As men are often the ones traveling for work, women in Tajikistan must singlehandedly take care of their households. The China Global Television Network America conducted an interview with Tajik wives in the Dushanbe area of Tajikistan which borders Uzbekistan. Parvina, a mother of four, had been caring for her children by herself ever since her husband left for Russia two years ago. Although Parvina receives money from her husband, many other wives do not get any financial support at all. However, because of the lack of males in the country, Tajik women are now able to take on traditionally male roles both in the household or workplace in order to support their families. 

Efforts to Empower Women and Improve Women’s Rights in Tajikistan

While women in Tajikistan often suffer from domestic violence and are not given equal social and political opportunities, things are slowly changing. The Organization for Security and Co-operation in Europe has an office in Tajikistan that aids women’s resource centers in the area. According to the OSCE website, these resource centers are “the largest civil society network in Tajikistan promoting gender equality and empowering women and girls to claim their rights and access state services and institutions.”

These resource centers offer “free psychological counseling and rehabilitation for women in Tajikistan” who are victims of domestic violence and human trafficking.

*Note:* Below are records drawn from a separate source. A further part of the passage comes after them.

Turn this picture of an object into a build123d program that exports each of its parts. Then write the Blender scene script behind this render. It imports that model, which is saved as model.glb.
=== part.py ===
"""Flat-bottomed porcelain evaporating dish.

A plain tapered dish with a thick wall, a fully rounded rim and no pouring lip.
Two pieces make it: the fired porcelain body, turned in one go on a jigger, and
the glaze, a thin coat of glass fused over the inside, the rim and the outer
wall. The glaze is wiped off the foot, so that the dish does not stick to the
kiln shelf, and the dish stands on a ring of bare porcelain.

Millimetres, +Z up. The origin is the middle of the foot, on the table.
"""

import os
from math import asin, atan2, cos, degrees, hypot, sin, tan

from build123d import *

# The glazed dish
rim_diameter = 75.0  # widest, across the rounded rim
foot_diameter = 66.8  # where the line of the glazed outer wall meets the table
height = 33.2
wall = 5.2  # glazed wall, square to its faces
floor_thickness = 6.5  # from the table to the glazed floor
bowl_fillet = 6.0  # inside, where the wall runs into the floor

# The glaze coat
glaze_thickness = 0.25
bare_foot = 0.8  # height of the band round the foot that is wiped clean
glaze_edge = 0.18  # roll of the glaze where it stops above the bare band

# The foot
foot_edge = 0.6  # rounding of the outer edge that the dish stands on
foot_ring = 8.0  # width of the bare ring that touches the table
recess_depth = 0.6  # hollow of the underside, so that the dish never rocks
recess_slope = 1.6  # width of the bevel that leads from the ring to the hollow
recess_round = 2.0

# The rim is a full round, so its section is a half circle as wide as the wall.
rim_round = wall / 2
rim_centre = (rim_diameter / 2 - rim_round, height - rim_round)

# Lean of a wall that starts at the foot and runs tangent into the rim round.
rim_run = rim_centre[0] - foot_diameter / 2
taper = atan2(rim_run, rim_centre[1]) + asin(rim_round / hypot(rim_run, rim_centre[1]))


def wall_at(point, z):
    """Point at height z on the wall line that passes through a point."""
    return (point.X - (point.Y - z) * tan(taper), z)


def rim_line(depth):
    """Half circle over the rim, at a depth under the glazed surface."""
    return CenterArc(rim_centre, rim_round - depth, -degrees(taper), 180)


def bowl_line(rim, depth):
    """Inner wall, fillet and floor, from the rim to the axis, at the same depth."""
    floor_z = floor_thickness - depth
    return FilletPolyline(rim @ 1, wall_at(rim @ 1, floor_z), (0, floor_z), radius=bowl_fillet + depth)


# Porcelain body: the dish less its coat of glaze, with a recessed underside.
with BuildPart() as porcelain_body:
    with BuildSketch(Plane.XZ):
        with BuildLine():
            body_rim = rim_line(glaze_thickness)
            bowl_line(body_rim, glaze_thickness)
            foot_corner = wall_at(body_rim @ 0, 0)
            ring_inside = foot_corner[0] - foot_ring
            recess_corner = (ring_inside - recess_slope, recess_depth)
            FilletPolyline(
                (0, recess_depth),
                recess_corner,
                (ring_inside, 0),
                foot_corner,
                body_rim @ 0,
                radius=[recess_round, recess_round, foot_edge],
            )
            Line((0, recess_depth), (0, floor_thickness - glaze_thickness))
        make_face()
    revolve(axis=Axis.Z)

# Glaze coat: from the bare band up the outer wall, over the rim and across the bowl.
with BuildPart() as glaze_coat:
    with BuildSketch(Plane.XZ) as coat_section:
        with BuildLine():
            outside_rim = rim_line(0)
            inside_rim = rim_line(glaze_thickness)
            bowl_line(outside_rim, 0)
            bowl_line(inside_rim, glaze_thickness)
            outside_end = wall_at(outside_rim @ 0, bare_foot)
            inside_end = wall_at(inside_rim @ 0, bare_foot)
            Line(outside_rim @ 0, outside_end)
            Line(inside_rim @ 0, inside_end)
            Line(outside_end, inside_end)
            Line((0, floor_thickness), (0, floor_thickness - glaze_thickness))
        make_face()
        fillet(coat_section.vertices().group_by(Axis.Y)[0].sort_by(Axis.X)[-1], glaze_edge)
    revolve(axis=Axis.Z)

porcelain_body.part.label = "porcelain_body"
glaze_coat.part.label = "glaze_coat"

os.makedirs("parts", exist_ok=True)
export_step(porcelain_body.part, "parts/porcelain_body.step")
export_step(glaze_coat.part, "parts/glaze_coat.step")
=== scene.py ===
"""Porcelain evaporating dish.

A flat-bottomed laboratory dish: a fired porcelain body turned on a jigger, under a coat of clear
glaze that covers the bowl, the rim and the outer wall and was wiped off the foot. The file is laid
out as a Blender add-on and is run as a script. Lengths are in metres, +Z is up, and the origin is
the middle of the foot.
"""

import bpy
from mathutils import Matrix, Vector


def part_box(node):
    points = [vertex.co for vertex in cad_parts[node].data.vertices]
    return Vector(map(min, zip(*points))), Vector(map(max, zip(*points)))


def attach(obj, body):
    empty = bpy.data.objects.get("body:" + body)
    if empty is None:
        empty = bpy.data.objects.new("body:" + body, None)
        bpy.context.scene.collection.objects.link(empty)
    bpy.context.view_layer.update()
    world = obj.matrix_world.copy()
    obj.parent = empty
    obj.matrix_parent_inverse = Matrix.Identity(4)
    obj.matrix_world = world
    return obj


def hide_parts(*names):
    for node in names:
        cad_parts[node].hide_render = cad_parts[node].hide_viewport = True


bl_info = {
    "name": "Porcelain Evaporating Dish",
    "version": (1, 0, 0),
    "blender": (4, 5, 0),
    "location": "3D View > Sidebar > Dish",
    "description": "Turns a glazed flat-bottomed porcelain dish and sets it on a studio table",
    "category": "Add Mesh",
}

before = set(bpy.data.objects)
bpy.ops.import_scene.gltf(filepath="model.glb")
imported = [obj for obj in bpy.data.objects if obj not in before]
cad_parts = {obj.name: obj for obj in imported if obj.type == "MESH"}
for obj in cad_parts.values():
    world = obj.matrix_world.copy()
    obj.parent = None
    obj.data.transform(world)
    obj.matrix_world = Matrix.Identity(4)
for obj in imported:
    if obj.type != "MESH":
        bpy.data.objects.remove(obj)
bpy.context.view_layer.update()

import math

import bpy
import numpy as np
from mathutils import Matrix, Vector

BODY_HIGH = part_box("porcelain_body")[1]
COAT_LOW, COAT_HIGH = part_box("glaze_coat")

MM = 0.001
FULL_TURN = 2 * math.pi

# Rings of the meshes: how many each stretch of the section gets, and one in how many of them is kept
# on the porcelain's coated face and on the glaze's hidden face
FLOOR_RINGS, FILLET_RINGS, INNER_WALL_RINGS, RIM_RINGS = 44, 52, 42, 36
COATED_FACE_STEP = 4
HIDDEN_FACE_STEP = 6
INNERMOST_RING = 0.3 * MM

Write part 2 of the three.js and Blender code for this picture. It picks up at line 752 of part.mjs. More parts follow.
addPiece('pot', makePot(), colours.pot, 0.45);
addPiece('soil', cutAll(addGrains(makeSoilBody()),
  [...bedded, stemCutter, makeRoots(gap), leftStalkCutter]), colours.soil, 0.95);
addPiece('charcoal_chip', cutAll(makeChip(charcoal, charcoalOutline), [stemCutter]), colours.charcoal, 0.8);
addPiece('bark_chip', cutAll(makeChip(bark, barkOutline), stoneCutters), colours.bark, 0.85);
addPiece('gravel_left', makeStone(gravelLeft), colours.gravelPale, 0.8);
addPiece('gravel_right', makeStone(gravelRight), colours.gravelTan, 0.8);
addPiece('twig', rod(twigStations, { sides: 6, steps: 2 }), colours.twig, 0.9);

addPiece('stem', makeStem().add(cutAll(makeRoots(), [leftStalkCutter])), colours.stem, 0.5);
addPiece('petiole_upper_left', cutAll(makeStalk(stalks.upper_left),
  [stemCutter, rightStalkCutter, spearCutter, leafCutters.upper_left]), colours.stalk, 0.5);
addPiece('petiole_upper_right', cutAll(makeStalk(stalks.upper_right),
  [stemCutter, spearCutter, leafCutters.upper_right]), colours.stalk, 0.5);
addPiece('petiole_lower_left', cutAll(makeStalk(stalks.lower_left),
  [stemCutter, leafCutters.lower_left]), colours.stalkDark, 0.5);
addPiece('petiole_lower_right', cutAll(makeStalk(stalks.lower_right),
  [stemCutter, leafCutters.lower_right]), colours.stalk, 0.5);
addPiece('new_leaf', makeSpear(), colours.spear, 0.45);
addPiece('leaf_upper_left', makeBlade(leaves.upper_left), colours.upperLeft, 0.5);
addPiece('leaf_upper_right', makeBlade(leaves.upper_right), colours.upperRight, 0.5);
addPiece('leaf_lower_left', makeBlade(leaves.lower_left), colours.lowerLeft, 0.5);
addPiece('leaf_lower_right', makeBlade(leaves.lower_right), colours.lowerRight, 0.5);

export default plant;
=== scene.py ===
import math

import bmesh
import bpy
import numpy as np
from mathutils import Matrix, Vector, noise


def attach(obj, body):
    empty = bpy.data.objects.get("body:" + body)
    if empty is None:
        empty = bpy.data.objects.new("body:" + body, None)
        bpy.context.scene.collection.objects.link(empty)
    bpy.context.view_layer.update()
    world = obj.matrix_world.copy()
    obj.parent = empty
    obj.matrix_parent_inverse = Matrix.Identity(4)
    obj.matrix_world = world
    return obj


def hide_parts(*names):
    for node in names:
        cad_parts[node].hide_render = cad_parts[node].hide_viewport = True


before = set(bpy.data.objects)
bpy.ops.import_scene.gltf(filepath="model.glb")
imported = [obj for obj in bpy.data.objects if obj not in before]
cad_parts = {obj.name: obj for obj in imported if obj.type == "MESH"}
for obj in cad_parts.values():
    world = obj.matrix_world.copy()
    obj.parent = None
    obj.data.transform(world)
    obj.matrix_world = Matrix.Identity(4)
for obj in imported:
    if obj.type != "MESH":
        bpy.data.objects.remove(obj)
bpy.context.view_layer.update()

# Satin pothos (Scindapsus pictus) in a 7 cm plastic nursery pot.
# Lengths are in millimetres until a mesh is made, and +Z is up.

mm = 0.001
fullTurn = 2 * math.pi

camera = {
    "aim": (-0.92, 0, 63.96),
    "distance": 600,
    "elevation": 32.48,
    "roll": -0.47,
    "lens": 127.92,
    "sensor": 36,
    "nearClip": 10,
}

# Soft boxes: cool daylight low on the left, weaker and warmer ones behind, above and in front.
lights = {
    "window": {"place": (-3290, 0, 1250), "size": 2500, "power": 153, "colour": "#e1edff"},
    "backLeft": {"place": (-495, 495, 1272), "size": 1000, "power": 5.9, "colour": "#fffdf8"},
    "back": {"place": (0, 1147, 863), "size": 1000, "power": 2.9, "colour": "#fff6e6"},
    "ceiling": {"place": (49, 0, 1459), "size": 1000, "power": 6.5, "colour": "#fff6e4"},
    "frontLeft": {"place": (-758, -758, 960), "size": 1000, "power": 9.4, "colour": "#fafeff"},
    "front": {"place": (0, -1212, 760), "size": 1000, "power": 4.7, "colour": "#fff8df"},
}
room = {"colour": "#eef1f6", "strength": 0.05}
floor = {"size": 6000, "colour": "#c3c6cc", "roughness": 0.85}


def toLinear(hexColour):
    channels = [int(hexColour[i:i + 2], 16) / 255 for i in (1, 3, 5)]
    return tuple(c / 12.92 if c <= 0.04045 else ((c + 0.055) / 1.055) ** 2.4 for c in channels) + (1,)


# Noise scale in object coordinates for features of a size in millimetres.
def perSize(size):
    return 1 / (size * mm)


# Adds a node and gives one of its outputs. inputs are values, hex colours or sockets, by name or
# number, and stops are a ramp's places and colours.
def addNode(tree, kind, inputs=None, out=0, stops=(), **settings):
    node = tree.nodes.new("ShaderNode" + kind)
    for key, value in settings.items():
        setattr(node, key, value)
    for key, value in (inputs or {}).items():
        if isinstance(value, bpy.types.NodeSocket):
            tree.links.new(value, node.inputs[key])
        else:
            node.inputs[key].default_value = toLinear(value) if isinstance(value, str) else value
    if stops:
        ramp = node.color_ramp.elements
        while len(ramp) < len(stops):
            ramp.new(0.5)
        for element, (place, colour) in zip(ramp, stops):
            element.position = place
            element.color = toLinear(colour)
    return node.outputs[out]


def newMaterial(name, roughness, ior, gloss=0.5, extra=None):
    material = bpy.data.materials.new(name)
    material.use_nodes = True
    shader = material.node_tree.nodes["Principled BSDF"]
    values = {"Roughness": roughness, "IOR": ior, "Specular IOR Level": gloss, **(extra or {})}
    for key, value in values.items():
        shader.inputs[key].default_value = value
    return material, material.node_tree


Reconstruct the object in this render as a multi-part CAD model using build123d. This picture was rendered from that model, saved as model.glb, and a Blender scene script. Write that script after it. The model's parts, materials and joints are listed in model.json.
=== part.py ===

Oxfam International is also an organization that strives to empower Tajik women. Its “Transforming Care Work” aids rural communities in Tajikistan by creating leadership groups for women. This allows women to become financially independent, which can, in turn, alleviate the high poverty rates the country experiences.

Despite their lack of rights, high domestic abuse rates and lack of economic opportunity, women in Tajikistan are slowly achieving empowerment. If the Tajik government places more emphasis on the prevention of domestic violence and increased support for women in politics and the workforce, Tajikistan will continue to improve and become a significantly safer place for women.